-- begin Provided data --

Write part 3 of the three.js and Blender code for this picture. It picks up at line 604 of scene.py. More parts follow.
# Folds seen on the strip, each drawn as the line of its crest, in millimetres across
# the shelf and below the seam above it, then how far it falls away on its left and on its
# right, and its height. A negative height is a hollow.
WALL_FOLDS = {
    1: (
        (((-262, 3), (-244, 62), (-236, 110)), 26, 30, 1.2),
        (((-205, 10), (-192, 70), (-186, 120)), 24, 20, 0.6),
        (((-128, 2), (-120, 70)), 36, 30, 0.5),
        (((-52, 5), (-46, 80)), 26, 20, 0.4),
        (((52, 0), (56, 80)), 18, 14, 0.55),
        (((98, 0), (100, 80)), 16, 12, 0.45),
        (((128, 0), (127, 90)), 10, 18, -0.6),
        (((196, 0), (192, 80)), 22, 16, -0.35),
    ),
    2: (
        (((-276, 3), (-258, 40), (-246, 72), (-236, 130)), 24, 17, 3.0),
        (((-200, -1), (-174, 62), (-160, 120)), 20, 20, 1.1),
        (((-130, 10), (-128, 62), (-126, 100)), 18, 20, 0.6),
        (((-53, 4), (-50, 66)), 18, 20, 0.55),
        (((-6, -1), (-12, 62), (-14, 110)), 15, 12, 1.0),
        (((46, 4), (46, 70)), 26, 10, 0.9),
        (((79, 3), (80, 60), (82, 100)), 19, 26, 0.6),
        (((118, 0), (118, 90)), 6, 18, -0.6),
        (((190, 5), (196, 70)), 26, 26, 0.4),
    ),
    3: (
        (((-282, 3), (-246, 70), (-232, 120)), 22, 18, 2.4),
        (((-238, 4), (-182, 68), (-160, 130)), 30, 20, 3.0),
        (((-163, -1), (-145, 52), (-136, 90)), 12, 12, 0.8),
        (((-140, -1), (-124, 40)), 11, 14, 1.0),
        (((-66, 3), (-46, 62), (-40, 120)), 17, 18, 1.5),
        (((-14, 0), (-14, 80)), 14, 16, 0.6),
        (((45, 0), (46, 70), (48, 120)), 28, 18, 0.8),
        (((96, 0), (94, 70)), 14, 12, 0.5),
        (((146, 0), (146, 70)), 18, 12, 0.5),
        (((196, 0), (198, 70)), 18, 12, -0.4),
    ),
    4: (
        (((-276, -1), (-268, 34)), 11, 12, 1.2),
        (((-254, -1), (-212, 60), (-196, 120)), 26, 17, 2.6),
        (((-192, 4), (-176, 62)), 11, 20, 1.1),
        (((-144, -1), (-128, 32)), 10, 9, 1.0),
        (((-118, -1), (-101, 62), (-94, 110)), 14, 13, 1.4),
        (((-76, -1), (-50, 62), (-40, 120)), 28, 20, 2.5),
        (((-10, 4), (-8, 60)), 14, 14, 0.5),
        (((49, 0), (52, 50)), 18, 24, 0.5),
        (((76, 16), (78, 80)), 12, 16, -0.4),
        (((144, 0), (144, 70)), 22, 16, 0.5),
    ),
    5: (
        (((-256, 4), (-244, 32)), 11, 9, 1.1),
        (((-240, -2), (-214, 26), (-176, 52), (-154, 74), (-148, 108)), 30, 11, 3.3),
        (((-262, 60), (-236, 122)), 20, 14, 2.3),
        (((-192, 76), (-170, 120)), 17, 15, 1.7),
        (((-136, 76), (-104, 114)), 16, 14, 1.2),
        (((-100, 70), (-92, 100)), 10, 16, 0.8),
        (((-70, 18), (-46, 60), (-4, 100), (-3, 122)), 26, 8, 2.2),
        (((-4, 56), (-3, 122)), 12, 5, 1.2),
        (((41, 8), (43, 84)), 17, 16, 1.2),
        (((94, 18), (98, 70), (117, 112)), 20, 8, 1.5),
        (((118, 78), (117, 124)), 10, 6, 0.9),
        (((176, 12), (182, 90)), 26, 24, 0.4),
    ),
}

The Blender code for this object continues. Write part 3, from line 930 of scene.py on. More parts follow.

-- end Provided data --

* Goal of the exercise
Type out the entries again, word for word.

* Answer to the exercise
Write part 3 of the three.js and Blender code for this picture. It picks up at line 604 of scene.py. More parts follow.
# Folds seen on the strip, each drawn as the line of its crest, in millimetres across
# the shelf and below the seam above it, then how far it falls away on its left and on its
# right, and its height. A negative height is a hollow.
WALL_FOLDS = {
    1: (
        (((-262, 3), (-244, 62), (-236, 110)), 26, 30, 1.2),
        (((-205, 10), (-192, 70), (-186, 120)), 24, 20, 0.6),
        (((-128, 2), (-120, 70)), 36, 30, 0.5),
        (((-52, 5), (-46, 80)), 26, 20, 0.4),
        (((52, 0), (56, 80)), 18, 14, 0.55),
        (((98, 0), (100, 80)), 16, 12, 0.45),
        (((128, 0), (127, 90)), 10, 18, -0.6),
        (((196, 0), (192, 80)), 22, 16, -0.35),
    ),
    2: (
        (((-276, 3), (-258, 40), (-246, 72), (-236, 130)), 24, 17, 3.0),
        (((-200, -1), (-174, 62), (-160, 120)), 20, 20, 1.1),
        (((-130, 10), (-128, 62), (-126, 100)), 18, 20, 0.6),
        (((-53, 4), (-50, 66)), 18, 20, 0.55),
        (((-6, -1), (-12, 62), (-14, 110)), 15, 12, 1.0),
        (((46, 4), (46, 70)), 26, 10, 0.9),
        (((79, 3), (80, 60), (82, 100)), 19, 26, 0.6),
        (((118, 0), (118, 90)), 6, 18, -0.6),
        (((190, 5), (196, 70)), 26, 26, 0.4),
    ),
    3: (
        (((-282, 3), (-246, 70), (-232, 120)), 22, 18, 2.4),
        (((-238, 4), (-182, 68), (-160, 130)), 30, 20, 3.0),
        (((-163, -1), (-145, 52), (-136, 90)), 12, 12, 0.8),
        (((-140, -1), (-124, 40)), 11, 14, 1.0),
        (((-66, 3), (-46, 62), (-40, 120)), 17, 18, 1.5),
        (((-14, 0), (-14, 80)), 14, 16, 0.6),
        (((45, 0), (46, 70), (48, 120)), 28, 18, 0.8),
        (((96, 0), (94, 70)), 14, 12, 0.5),
        (((146, 0), (146, 70)), 18, 12, 0.5),
        (((196, 0), (198, 70)), 18, 12, -0.4),
    ),
    4: (
        (((-276, -1), (-268, 34)), 11, 12, 1.2),
        (((-254, -1), (-212, 60), (-196, 120)), 26, 17, 2.6),
        (((-192, 4), (-176, 62)), 11, 20, 1.1),
        (((-144, -1), (-128, 32)), 10, 9, 1.0),
        (((-118, -1), (-101, 62), (-94, 110)), 14, 13, 1.4),
        (((-76, -1), (-50, 62), (-40, 120)), 28, 20, 2.5),
        (((-10, 4), (-8, 60)), 14, 14, 0.5),
        (((49, 0), (52, 50)), 18, 24, 0.5),
        (((76, 16), (78, 80)), 12, 16, -0.4),
        (((144, 0), (144, 70)), 22, 16, 0.5),
    ),
    5: (
        (((-256, 4), (-244, 32)), 11, 9, 1.1),
        (((-240, -2), (-214, 26), (-176, 52), (-154, 74), (-148, 108)), 30, 11, 3.3),
        (((-262, 60), (-236, 122)), 20, 14, 2.3),
        (((-192, 76), (-170, 120)), 17, 15, 1.7),
        (((-136, 76), (-104, 114)), 16, 14, 1.2),
        (((-100, 70), (-92, 100)), 10, 16, 0.8),
        (((-70, 18), (-46, 60), (-4, 100), (-3, 122)), 26, 8, 2.2),
        (((-4, 56), (-3, 122)), 12, 5, 1.2),
        (((41, 8), (43, 84)), 17, 16, 1.2),
        (((94, 18), (98, 70), (117, 112)), 20, 8, 1.5),
        (((118, 78), (117, 124)), 10, 6, 0.9),
        (((176, 12), (182, 90)), 26, 24, 0.4),
    ),
}

The Blender code for this object continues. Write part 3, from line 930 of scene.py on. More parts follow.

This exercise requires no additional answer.